» Instructions to follow: Every line of the data must be copied exactly.

» Supplied material:
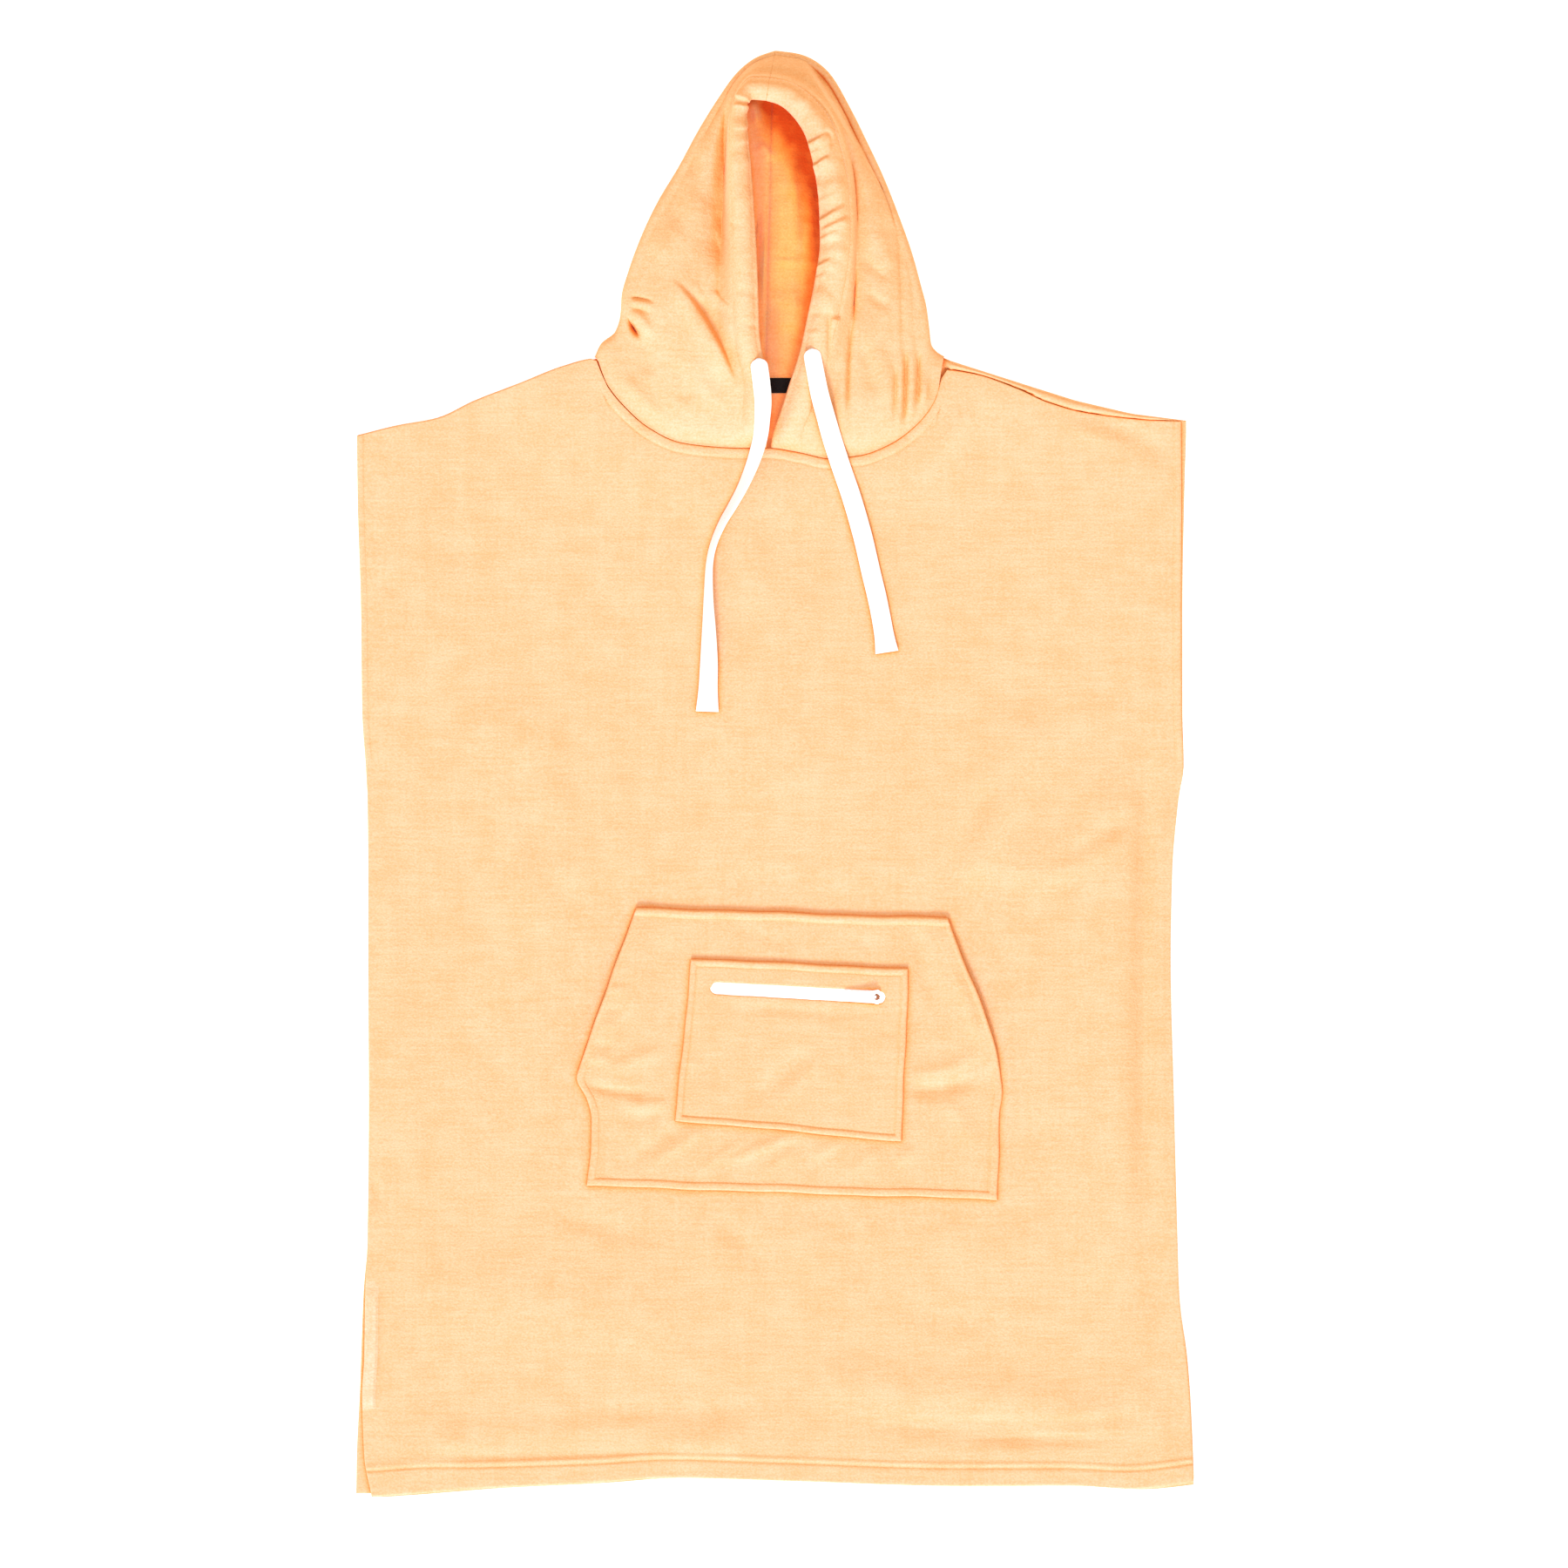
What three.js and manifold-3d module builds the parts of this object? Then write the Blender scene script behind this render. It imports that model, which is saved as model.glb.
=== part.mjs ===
// A hooded bath poncho in terry cloth, laid face up on a flat surface with its hood above the shoulders.
// Sizes are in millimetres. +X is to the right seen from above, +Y towards the hood and +Z up.
// The origin is under the middle of the garment, on the surface that it lies on.
import * as THREE from "three";
import { mergeVertices } from "three/addons/utils/BufferGeometryUtils.js";
import Module from "manifold-3d";

const wasm = await Module();
wasm.setup();

// Driving sizes
const CLOTH = 2.4;
const SEAM_GAP = 0.3;
const BACK_TOP = CLOTH;
const FRONT_BASE = BACK_TOP + SEAM_GAP;
const NECK_LIFT = 3;
const NECK_CENTRE = { x: -5, y: 381, halfWidth: 160, depth: 88, seam: 1.15 };
const NECK_LIFT_REACH = 70;
const FRONT_REST_LIFT = 0.8;
const FRONT_EDGE = { left: -383, right: 384, bottom: -655, top: 390, fade: 40 };
const BACK_NECK = { middleX: -8, middleY: 364.4, rise: 16.8, halfWidth: 160, clear: 0.4, steps: 10 };
const BACK_HEM = { setIn: 3, leftCorner: -656.4, rightCorner: 384.4 };
const CASING_PUFF = 5;
const CENTRE_BACK = { neckX: -9.5, neckY: 364.4, crownX: -2, crownY: 648 };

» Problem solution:
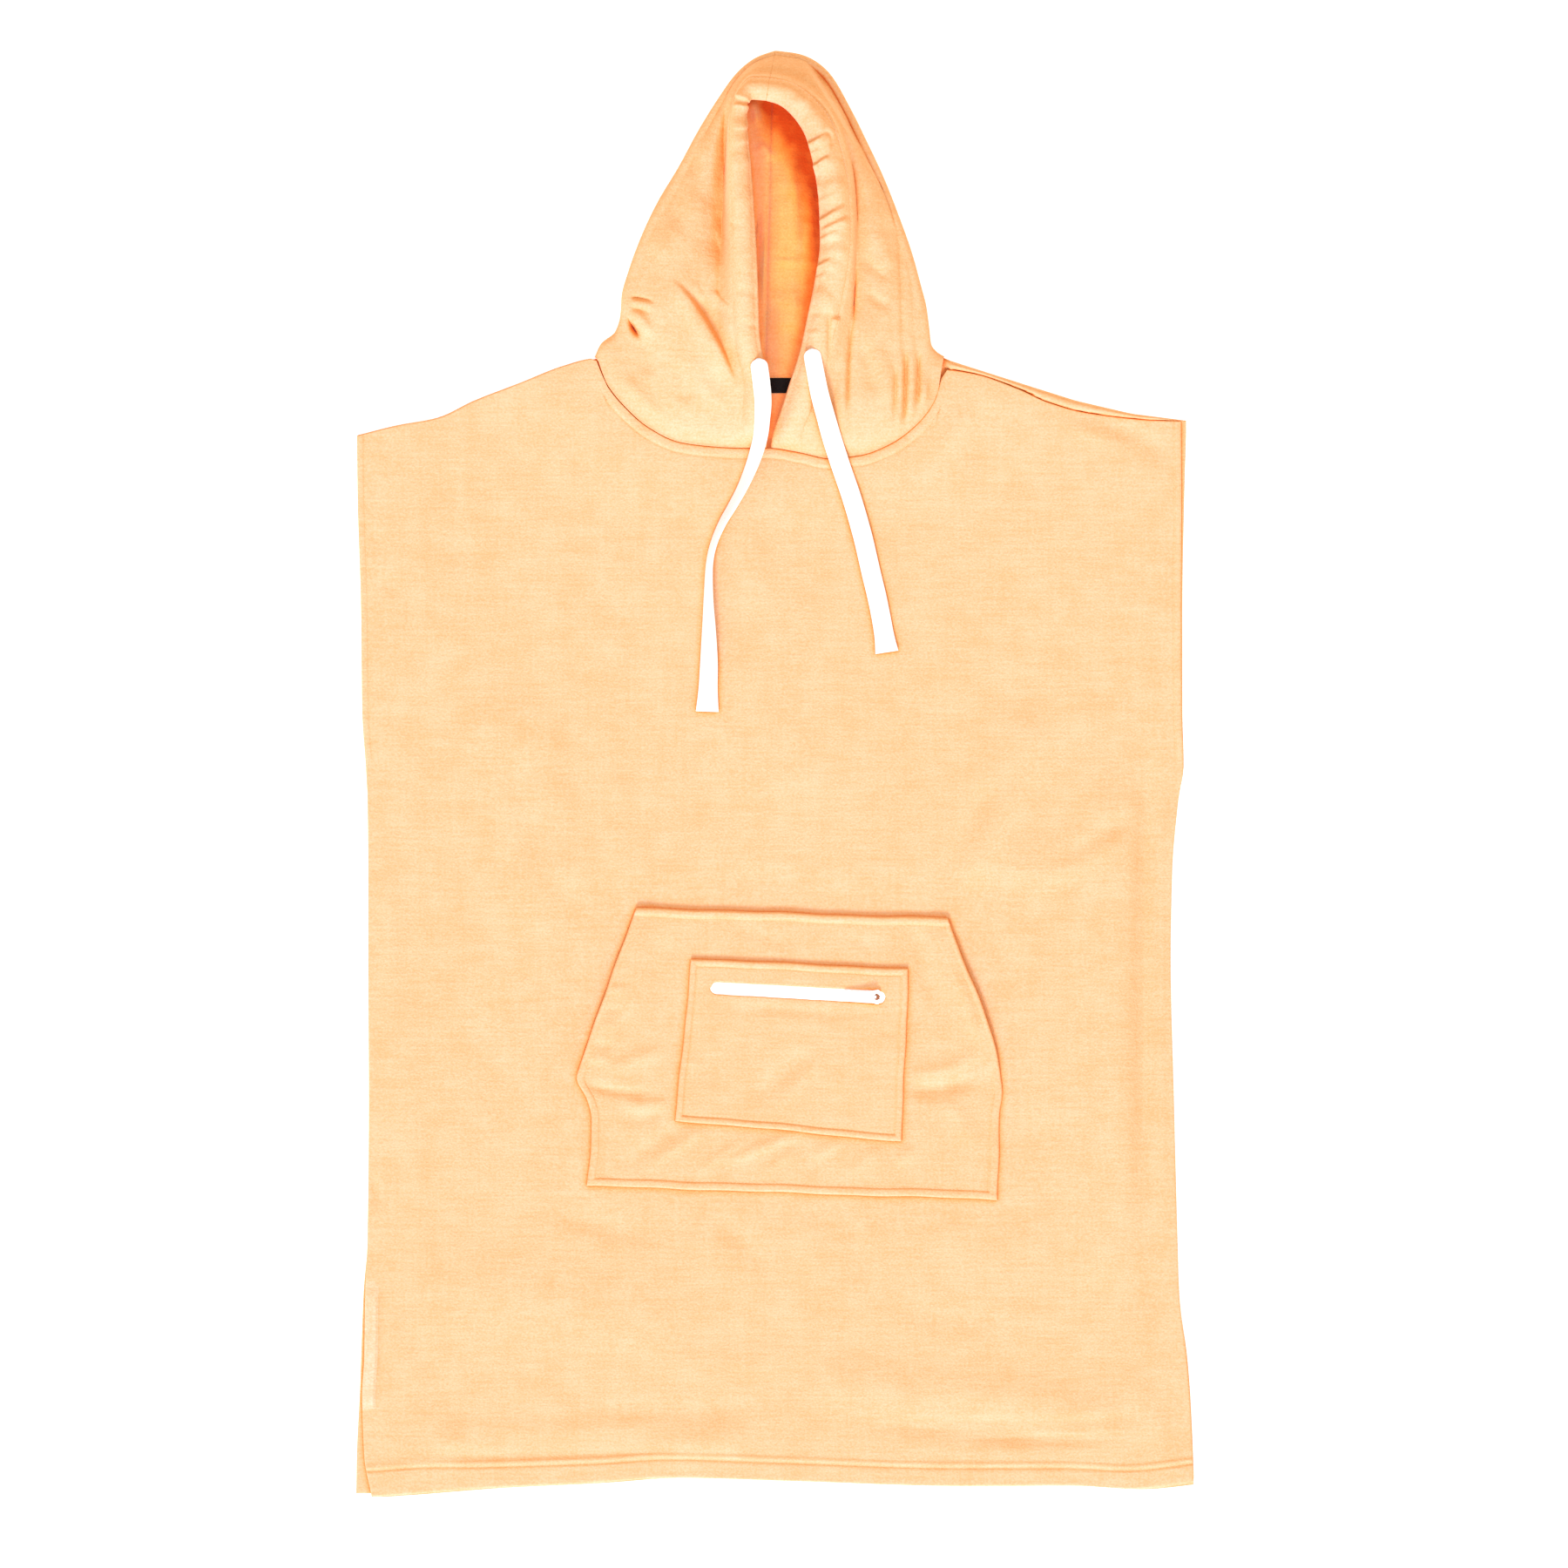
What three.js and manifold-3d module builds the parts of this object? Then write the Blender scene script behind this render. It imports that model, which is saved as model.glb.
=== part.mjs ===
// A hooded bath poncho in terry cloth, laid face up on a flat surface with its hood above the shoulders.
// Sizes are in millimetres. +X is to the right seen from above, +Y towards the hood and +Z up.
// The origin is under the middle of the garment, on the surface that it lies on.
import * as THREE from "three";
import { mergeVertices } from "three/addons/utils/BufferGeometryUtils.js";
import Module from "manifold-3d";

const wasm = await Module();
wasm.setup();

// Driving sizes
const CLOTH = 2.4;
const SEAM_GAP = 0.3;
const BACK_TOP = CLOTH;
const FRONT_BASE = BACK_TOP + SEAM_GAP;
const NECK_LIFT = 3;
const NECK_CENTRE = { x: -5, y: 381, halfWidth: 160, depth: 88, seam: 1.15 };
const NECK_LIFT_REACH = 70;
const FRONT_REST_LIFT = 0.8;
const FRONT_EDGE = { left: -383, right: 384, bottom: -655, top: 390, fade: 40 };
const BACK_NECK = { middleX: -8, middleY: 364.4, rise: 16.8, halfWidth: 160, clear: 0.4, steps: 10 };
const BACK_HEM = { setIn: 3, leftCorner: -656.4, rightCorner: 384.4 };
const CASING_PUFF = 5;
const CENTRE_BACK = { neckX: -9.5, neckY: 364.4, crownX: -2, crownY: 648 };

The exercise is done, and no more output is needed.